Police investigators target Astana team

PARIS, (Reuters) – The Astana team of Tour de France winner Alberto Contador and Lance Armstrong is the target of a probe after suspicious medical material was seized during this year’s race, a source close to the police investigation said.

A spokeswoman for the French prosecutors that opened the  preliminary investigation after the race last July said yesterday several teams she declined to name were involved.

However, the source close to the investigation told Reuters  police were particularly interested in Astana.

The investigation was opened after syringes and transfusion  material were found in a container used by the Kazakh-funded  team to dump medical waste during the last four stages of this  year’s race, the source added.

The spokeswoman for the prosecutors said: “It (the material)  is now being analysed by experts to determine whether we can  find illegal substances and DNA that could possibly link it to  riders”.

Under French law, a preliminary investigation is launched to  see if there are sufficient grounds for a formal investigation.

Spain’s Contador won the race for Astana while seven times  Tour champion Armstrong came out of retirement to finish third  for the same team.

ASTANA SURPRISED

“Astana Cycling Team is surprised to read in the French  press that the team is involved in an investigation by French  prosecutors into doping”, the team said in a statement.

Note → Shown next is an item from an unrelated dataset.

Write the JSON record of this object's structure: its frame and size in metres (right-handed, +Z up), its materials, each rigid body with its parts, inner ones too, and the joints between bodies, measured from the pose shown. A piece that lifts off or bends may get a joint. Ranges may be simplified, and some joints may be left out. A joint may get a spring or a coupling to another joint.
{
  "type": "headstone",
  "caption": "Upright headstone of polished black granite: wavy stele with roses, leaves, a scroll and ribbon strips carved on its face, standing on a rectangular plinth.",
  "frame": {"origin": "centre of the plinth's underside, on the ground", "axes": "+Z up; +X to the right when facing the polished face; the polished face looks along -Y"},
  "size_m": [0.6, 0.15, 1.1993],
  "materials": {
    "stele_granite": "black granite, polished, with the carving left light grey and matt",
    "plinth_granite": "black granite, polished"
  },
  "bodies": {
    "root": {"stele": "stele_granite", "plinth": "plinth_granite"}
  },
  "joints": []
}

“These media reports are the first we as a team have heard  of an investigation. According to the press articles, the  investigation involves a number of cycling teams having  participated in the 2009 Tour de France.

“The Astana Cycling Team has nothing to hide, the riders use  no forbidden substances, the team is confident in the result of  analyses performed or to be performed by a Parisian laboratory  and is prepared to cooperate,” Astana added.

The French anti-doping agency (AFLD) said this month a  report on testing procedures during this year’s Tour suggested  Astana were given preferential treatment during the race.

Astana and the International Cycling Union (UCI) dismissed  the suggestions as groundless.

News of the investigation came ahead of the presentation of  the route for the 2010 Tour de France in Paris today.